Don't punish the pointy things.

Byl Laprovik
Aug 14th, 2006, 08:00:18 PM
Originally posted by Lilaena De'Ville
Weren't switchblades banned in the US? Are they still?

No. I own one, as does Christin.

Lilaena De'Ville
Aug 14th, 2006, 08:00:44 PM
No to both or just the last?

Byl Laprovik
Aug 14th, 2006, 08:06:21 PM
Originally posted by Lilaena De'Ville
:lol I didn't say anything about increasing police levels. It comes down to teaching your children not to stick pointy objects into other people. And the children that grow up to be deviants and who LIKE sticking pointy things into other people should be punished.

Don't punish the pointy things.

I agree that parenting is probably the best way to deal with this problem, but how do we make this happen? How do we change the social landscape so that we're not stuck with single parents, or both parents working and leaving their spawn in some low quality daycare child farm, or even worse?

The reason why gun/knife/rubber chicken control is so appealing is because attacking the symptom is way easier than going after the cure. Violence is a social malady. Its nature is rooted in social problems. Problems that people generally do not want to hear about, do not want to face, and do not even want to think about how to fix. Our modern democratic societies have their benefits, but both the UK and the US are reaping the whirlwind from their own prosperity. I don't know when or how we'll come to grips with it.


Originally posted by Lilaena De'Ville
No to both or just the last?

No to both. There was a federal law prohibiting interstate commerce involving automatic blades, but that's about it. You may have some state control depending on where you go, but at least for here, they're perfectly fine.

Morgan Evanar
Aug 14th, 2006, 08:17:59 PM
Pretty soon Scottland going to be back to flining 10 pound rocks and using pikes and staves to beat people. Or hell, good old sock full of coins.

Oriadin
Aug 15th, 2006, 03:15:28 AM
Originally posted by Byl Laprovik
I agree that parenting is probably the best way to deal with this problem, but how do we make this happen? How do we change the social landscape so that we're not stuck with single parents, or both parents working and leaving their spawn in some low quality daycare child farm, or even worse?

The reason why gun/knife/rubber chicken control is so appealing is because attacking the symptom is way easier than going after the cure. Violence is a social malady. Its nature is rooted in social problems. Problems that people generally do not want to hear about, do not want to face, and do not even want to think about how to fix. Our modern democratic societies have their benefits, but both the UK and the US are reaping the whirlwind from their own prosperity. I don't know when or how we'll come to grips with it.


Actually, I agree with you completely. Its like a quick fix to well rooted problems that will not just go away by introducing blade laws. The problem gets fixed by educating everyone into not wanting to harm one another. Nip the problem in the bud before it actually happens.

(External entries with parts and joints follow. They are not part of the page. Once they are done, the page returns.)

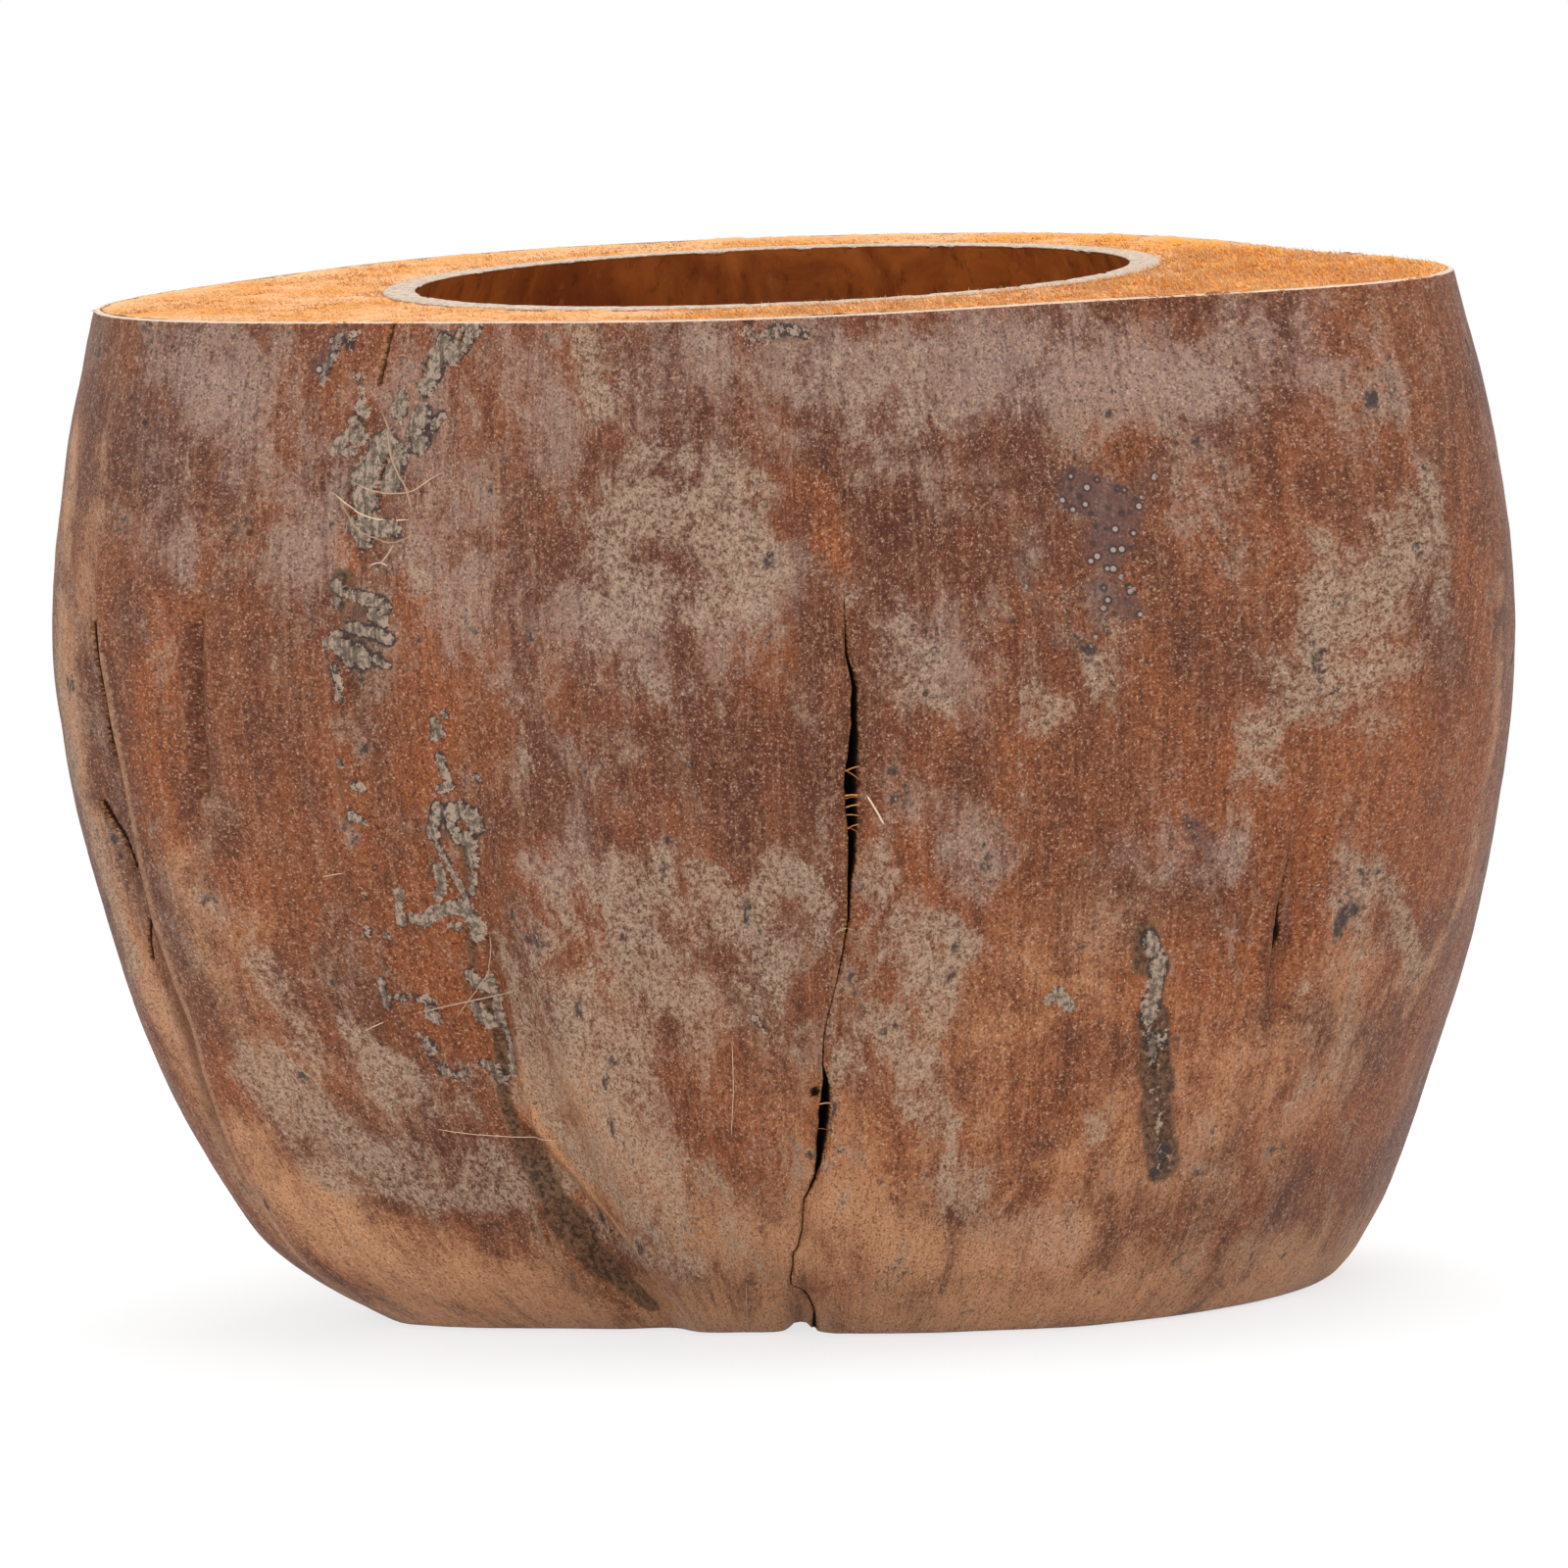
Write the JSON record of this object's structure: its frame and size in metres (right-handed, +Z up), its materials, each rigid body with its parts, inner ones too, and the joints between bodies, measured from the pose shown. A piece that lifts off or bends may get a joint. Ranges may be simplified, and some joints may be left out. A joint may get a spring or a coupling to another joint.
{
  "type": "coconut shell bowl",
  "caption": "Deep bowl made from a sawn dried coconut: hard shell cup inside its fibrous husk and skin, with a flat cut foot and rim.",
  "frame": {"origin": "on the axis of the shell cup, in the plane of the flat sawn foot", "axes": "+Z up along the axis of the cup, -Y towards the front, +X to the right as seen from the front"},
  "size_m": [0.2004, 0.1561, 0.141],
  "materials": {
    "husk_skin": "dry satin skin, red brown with chalky lichen, scratches and dust",
    "coir": "matt sawn fibre, orange tan",
    "hard_shell": "semi gloss dark brown inside, pale grey on the sawn rim",
    "pore_plug": "matt dark brown membrane"
  },
  "bodies": {
    "root": {"skin": "husk_skin", "coir_husk": "coir", "shell": "hard_shell", "soft_pore_plug": "pore_plug", "left_hard_pore_plug": "pore_plug", "right_hard_pore_plug": "pore_plug"}
  },
  "joints": []
}
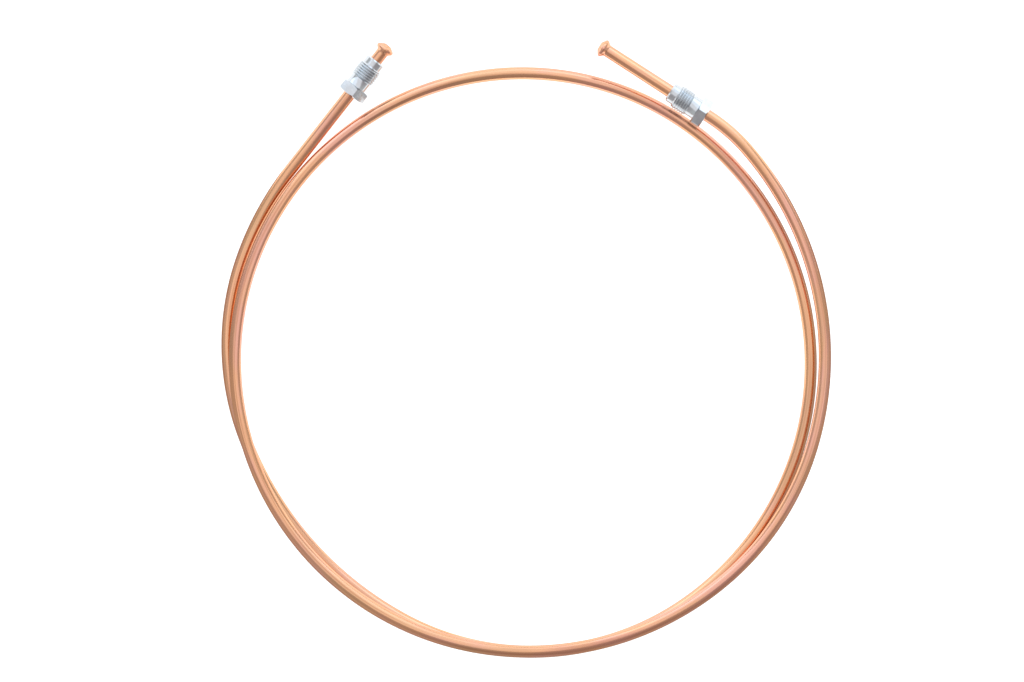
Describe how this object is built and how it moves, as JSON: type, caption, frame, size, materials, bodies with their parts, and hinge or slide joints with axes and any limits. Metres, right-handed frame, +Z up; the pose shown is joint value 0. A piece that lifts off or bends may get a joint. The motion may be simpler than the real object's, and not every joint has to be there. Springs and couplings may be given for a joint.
{
  "type": "coiled copper pressure line",
  "caption": "Copper pressure tube lying in a flat coil, flared at its ends, with a captive hexagon tube nut on each straight end.",
  "frame": {"origin": "middle of the overall outline seen from above, on the floor that the coil lies on", "axes": "+Z up off the floor; +Y is the top edge of the picture, the side where both ends of the tube are; +X its right-hand edge"},
  "size_m": [0.2335, 0.2366, 0.0146],
  "materials": {
    "copper": "bright drawn copper",
    "zinc_plated_steel": "blue-white zinc plating"
  },
  "bodies": {
    "tube": {"copper_tube": "copper"},
    "left_nut": {"tube_nut_left": "zinc_plated_steel"},
    "right_nut": {"tube_nut_right": "zinc_plated_steel"}
  },
  "joints": [
    {"name": "left_nut_spin", "type": "hinge", "parent": "tube", "child": "left_nut", "pos_m": [-0.06106, 0.10593, 0.00757], "axis": [-0.6169, -0.7832, -0.0769], "continuous": true},
    {"name": "right_nut_spin", "type": "hinge", "parent": "tube", "child": "right_nut", "pos_m": [0.06015, 0.0955, 0.00845], "axis": [0.84, -0.5419, -0.0273], "continuous": true}
  ]
}
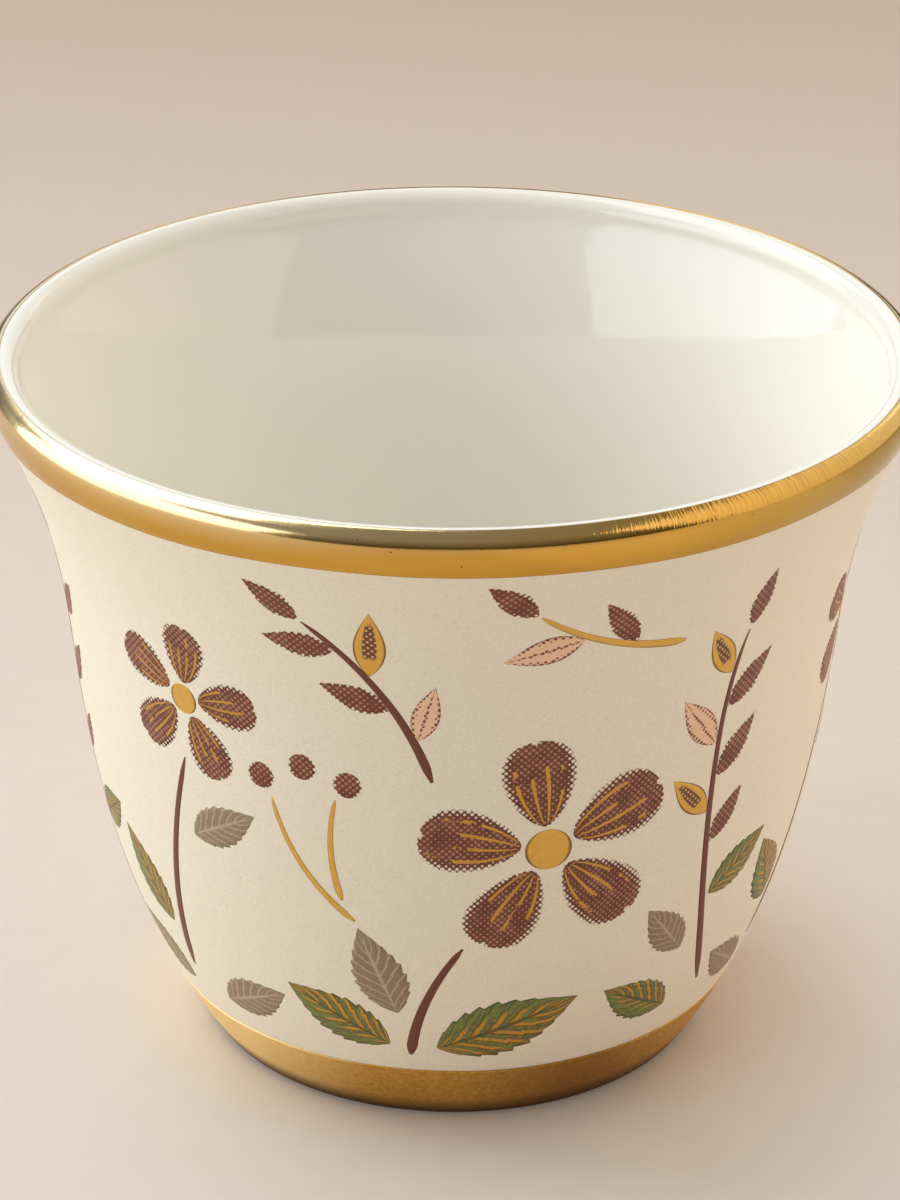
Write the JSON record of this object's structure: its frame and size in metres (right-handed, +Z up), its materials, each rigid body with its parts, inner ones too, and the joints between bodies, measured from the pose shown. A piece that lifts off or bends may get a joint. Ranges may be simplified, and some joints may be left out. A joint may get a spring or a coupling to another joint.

How we could ever get to that stage I have no idea, perhaps thats just too much to ask.

Morgan Evanar
Aug 15th, 2006, 06:08:46 AM
Maybe it should be 420 smoke weed every day? At least people would calm down.

Byl Laprovik
Aug 15th, 2006, 06:23:30 AM
Actually, I think easing up on the drug laws would be a pretty good start now that you mention it. The war on drugs puts our governments in debt, incarcerates thousands of citizens for victimless crimes, ensures an expensive, poor-quality product hits the streets without tax revenue returned to the government, and gives gangs all the cause they need to wage brutal, pandemic warfare on each other.